> [INSTRUCTION] In the entries that follow, the first line to write out is the one containing "Reconstruct the object", and the last is the one containing "wall = 3.5; // [3:0.1:4]". Reproduce that stretch exactly, with nothing before or after it.

START DATA SUPPLIED

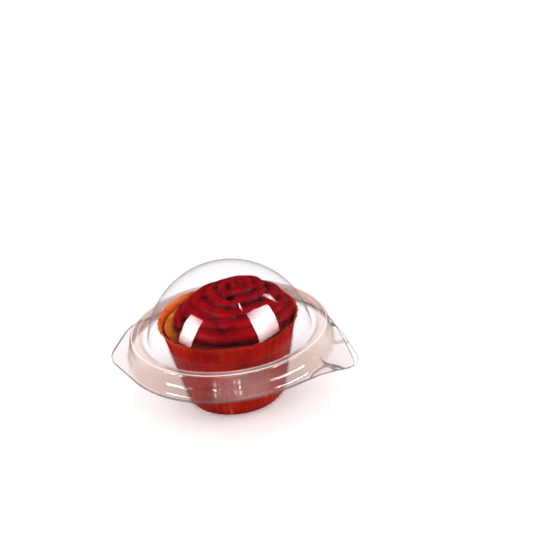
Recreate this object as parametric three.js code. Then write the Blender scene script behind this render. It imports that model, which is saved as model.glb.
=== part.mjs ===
// Hinged blister pack for one cupcake, closed, with its cupcake in the cup.
// The clear tray and the domed lid are two halves of one thermoformed film, joined by a living
// hinge. Both halves follow one closing line, so the lid nests over the tray all round.
// Millimetres, +Z up. The origin is the centre of the tray's underside, and +X points from the
// hinge to the tips of the leaf-shaped flanges, which serve as pull tabs.
import * as THREE from 'three';

// Film and clearances
const FILM = 0.4;             // wall of the clear film
const NEST_GAP = 0.3;         // air between the closed lid and the tray
const REST_GAP = 0.3;         // air between pieces that rest in one another

// Paper baking case and what it holds
const CASE_BASE_RADIUS = 25;
const CASE_HEIGHT = 44.5;
const CASE_RIM_RADIUS = 34.6;
const CASE_FLARE = 1.2;       // how far the loose rim leans out past the wall's line
const CASE_FLARE_HEIGHT = 4;
const CASE_PAPER = 0.35;
const PLEATS = 44;
const PLEAT_DEPTH = 0.8;
const RIM_RAGGED = 0.9;       // height by which the rim rises and falls from pleat to pleat
const SPONGE_SUNK = 3.35;     // depth of the sponge's edge below the case's rim
const SPONGE_CROWN = 3;       // rise of the sponge's top from its edge to its centre
const FROSTING_MARGIN = 1.85; // between the frosting's fullest radius and the case's inner folds
const FROSTING_UNDERCUT = 1.2; // how far the frosting's foot lies inside its fullest radius
const FROSTING_HEIGHT = 15;   // above the sponge's centre
const FROSTING_SKIRT = 5.5;   // height of the frosting's outer side
const PETAL_RELIEF = 1.6;
const PETAL_TURNS = 3;        // turns that the piped ribbon makes from the rim to the centre
const PETALS_PER_TURN = 5;

// Tray
const CUP_CLEARANCE = 0.45;   // between the pleats and the cup, measured along the radius

// Closing line: the middle of the air between the two halves, from the moat to the flange.
// Each width is measured outwards, and each height upwards or downwards, from the one before it.
const LEDGE_WIDTH = 9;         // from the cup's mouth to the moat
const MOAT_SUNK = 9.75;        // depth of the moat below the case's rim
const MOAT_WIDTH = 1.1;
const RIM_SLOPE_WIDTH = 2.9;   // inner slope of the rim, up from the moat
const RIM_RISE = 3.05;
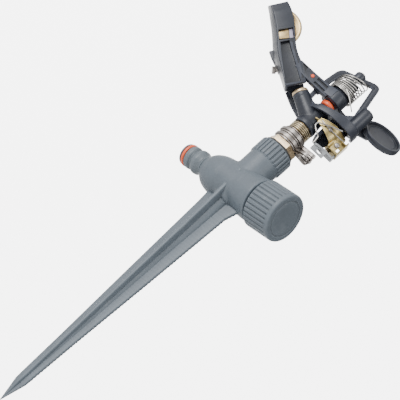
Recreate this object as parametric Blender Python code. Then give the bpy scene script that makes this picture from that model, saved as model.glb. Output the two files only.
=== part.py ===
"""Impact sprinkler head on a plastic ground spike.

World frame: +Z runs up the spike and the head's turning axis, +X points to the
end cap, -X to the hose connector.  The origin is on the spike axis at the soil
line.  Lengths below are in millimetres and are turned into metres on the way
into each mesh.
"""
import math

import bmesh
import bpy
import numpy as np
from mathutils import Matrix, Vector

# ---------------------------------------------------------------- dimensions
SOIL_TO_PIPE = 24.0        # soil line up to the axis of the cross pipe
SPIKE_TIP = -207.0         # measured from the cross pipe's axis, as all heights below
RIB = 2.6                  # rib thickness
PIPE_R = 12.2              # upright pipe
COLLAR_R = 12.9            # ribbed collar at its top
COLLAR_TOP = 37.0
BORE_R = 9.0
CAP_R = 17.0
CAP_IN, CAP_OUT = 23.0, 45.5
STUB_R = 12.3              # male stub under the cap
ORING_R = 8.0              # hose nipple's seal, standard 16 mm nipple
NIPPLE_END = -49.5
SLEEVE_R = 8.2             # brass sleeve above its hex
SLEEVE_TOP = 53.6
TUBE_R = 6.1               # turning tube inside the sleeve
HUB_R = 8.2                # head hub
HUB_BOTTOM = 62.0
HEAD_YAW = math.radians(207.4)   # head's front, counted from +X
JET_TILT = math.radians(26.0)
BARREL_R = 5.8
BARREL_TIP = 20.6          # along the barrel from the turning axis
BARREL_Z = 69.6            # where the barrel's axis meets the turning axis
DECK = 83.0
PIN_R = 1.6
ARM_Z0, ARM_Z1 = 87.6, 110.2
ARM_HUB_R = 8.2
COIL_R = 8.9
COIL_TOP = 112.4          # mean height of the last turn
BRIDGE_TOP = 119.4         # at the pin; the bridge leans up to the rear
BOSS_F = -22.0             # trip boss, behind the turning axis
BOSS_R = 5.0
DISC_R = 13.9
SPOON_F, SPOON_Z = 28.9, 77.1
SPOON_TILT = math.radians(30.5)
SPOON_L = 57.3

MM = 0.001

for item in list(bpy.data.objects):
    bpy.data.objects.remove(item, do_unlink=True)


# ---------------------------------------------------------------- materials
def material(name, colour, rough, metal=0.0):
    mat = bpy.data.materials.new(name)
    mat.use_nodes = True
    shader = mat.node_tree.nodes["Principled BSDF"]
    shader.inputs["Base Color"].default_value = (*colour, 1.0)
    shader.inputs["Roughness"].default_value = rough
    shader.inputs["Metallic"].default_value = metal
    return mat


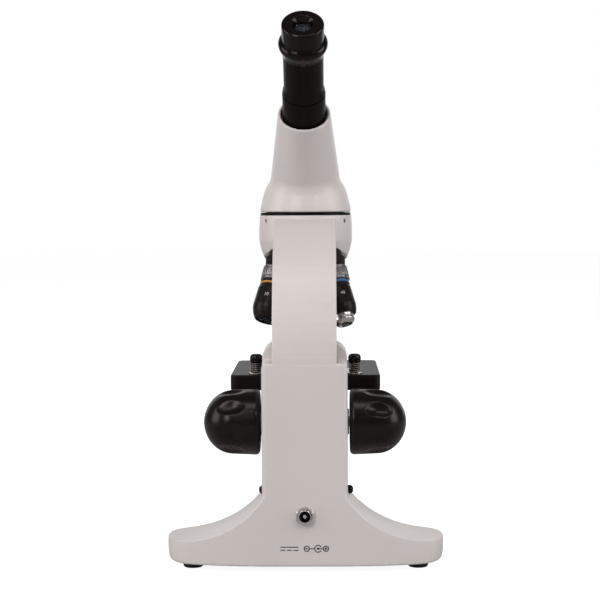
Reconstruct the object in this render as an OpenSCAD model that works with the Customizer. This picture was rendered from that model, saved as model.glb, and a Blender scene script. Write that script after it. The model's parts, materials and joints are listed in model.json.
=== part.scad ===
// Student microscope with an inclined head, a three-place turret and a rack-driven stage.
// Millimetres. +Z is up, +Y points from the rear wall of the stand to the front of the base.
// The origin is the middle of the bounding box, on the plane that the feet stand on.

/* [Base] */
// Width over the two rear wings
base_w = 162; // [150:1:170]
// Radius of the rear wall's ends, seen from above
rear_wall_r = 190; // [150:5:250]
// Distance from the rear wall to the front edge of the wings
wing_depth = 48; // [47:1:50]
// Height of the wing tips above the table
wing_tip_z = 18; // [16:0.2:20]
// Radius of the hollow sweep from wing to pillar
sweep_r = 60; // [58:0.5:62]
// Reach of the base in front of the optical axis
front_reach = 75; // [70:1:85]
// Half width of the front tongue at its top
tongue_half_w = 27; // [24:1:28]
// Height of the front tongue
tongue_z = 24; // [22:1:26]
// Height of the rubber feet
foot_h = 4; // [3:0.5:5]
// Wall thickness of the castings
wall = 3.5; // [3:0.1:4]

/* [Pillar and arm] */
// Half width of the pillar
pillar_half_w = 24.8; // [24:0.1:26]
// Depth of the pillar
pillar_d = 43; // [42:0.5:43.5]
// Height of the rear shoulder of the pillar
shoulder_z = 121.4; // [118:0.2:123]
// Height of the front part of the pillar, behind the arm
housing_z = 131.4; // [131:0.2:132]
// Width of the curved arm
arm_w = 37.2; // [34:0.2:38]
// Radius of the arm's outer curve
arm_r = 87; // [86:0.5:88]
// Distance from the rear wall to the optical axis
throat = 90; // [89:0.5:91]

/* [Stage and focus] */
// Height of the stage's top face at rest
stage_z = 110.2; // [109:0.2:111]
// Width of the stage
stage_w = 90; // [86:1:94]
// Depth of the stage
stage_d = 92; // [90:1:92]
// Height of the focus shaft
focus_z = 85.2; // [84:0.2:86]
// Distance from the rear wall to the focus shaft
focus_y = 22; // [21.5:0.5:22.5]
// Largest radius of a focus knob
knob_r = 19.3; // [17:0.1:20]
// Teeth on the focus pinion
pinion_teeth = 18; // [18:1:18]
// Module of the pinion and the rack
gear_module = 0.5; // [0.5:0.1:0.5]

/* [Optics] */
// Tilt of the turret's axis from the vertical
turret_tilt = 15; // [15:1:15]
// Height where the turret's axis meets the optical axis
apex_z = 236.1; // [236:0.1:236.4]
// Height where the inclined tube's axis meets the optical axis
bend_z = 224; // [223:0.5:225]
// Angle of the eyepiece tube from the vertical
tube_tilt = 45; // [45:1:45]
// Radius of the bore that takes the eyepiece
eyepiece_bore_r = 11.65; // [11.62:0.01:11.68]
// Radius of the eyepiece cap
cap_r = 12.2; // [12:0.1:12.6]
// Distance from the bend to the eyepiece's top, along the tube
cap_top = 127.6; // [126:0.2:130]

/* [Hidden] */
$fn = 64;
eps = 0.01;

// Clearances: plain gap between moving bodies, and the radial gap of a running fit
gap = 0.4;
fit = 0.06;
// Rounding of the eyepiece cap's top edge
cap_edge = 1.2;

// The eyepiece is the rearmost point, so it and the base's front set the origin
eye_reach = ((cap_top - cap_edge) + (cap_r - cap_edge)) * cos(tube_tilt) + cap_edge;
axis_y = (eye_reach - front_reach) / 2;
rear_y = axis_y - throat;

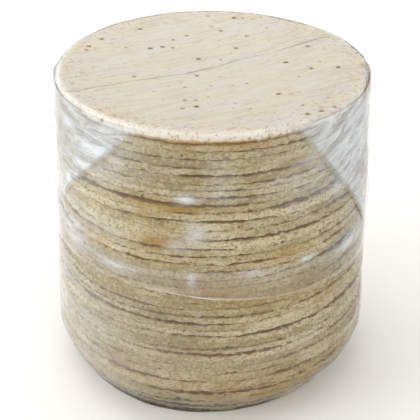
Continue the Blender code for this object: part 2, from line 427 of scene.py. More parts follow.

END DATA SUPPLIED

> [RESULT FOR THIS TASK]
Reconstruct the object in this render as an OpenSCAD model that works with the Customizer. This picture was rendered from that model, saved as model.glb, and a Blender scene script. Write that script after it. The model's parts, materials and joints are listed in model.json.
=== part.scad ===
// Student microscope with an inclined head, a three-place turret and a rack-driven stage.
// Millimetres. +Z is up, +Y points from the rear wall of the stand to the front of the base.
// The origin is the middle of the bounding box, on the plane that the feet stand on.

/* [Base] */
// Width over the two rear wings
base_w = 162; // [150:1:170]
// Radius of the rear wall's ends, seen from above
rear_wall_r = 190; // [150:5:250]
// Distance from the rear wall to the front edge of the wings
wing_depth = 48; // [47:1:50]
// Height of the wing tips above the table
wing_tip_z = 18; // [16:0.2:20]
// Radius of the hollow sweep from wing to pillar
sweep_r = 60; // [58:0.5:62]
// Reach of the base in front of the optical axis
front_reach = 75; // [70:1:85]
// Half width of the front tongue at its top
tongue_half_w = 27; // [24:1:28]
// Height of the front tongue
tongue_z = 24; // [22:1:26]
// Height of the rubber feet
foot_h = 4; // [3:0.5:5]
// Wall thickness of the castings
wall = 3.5; // [3:0.1:4]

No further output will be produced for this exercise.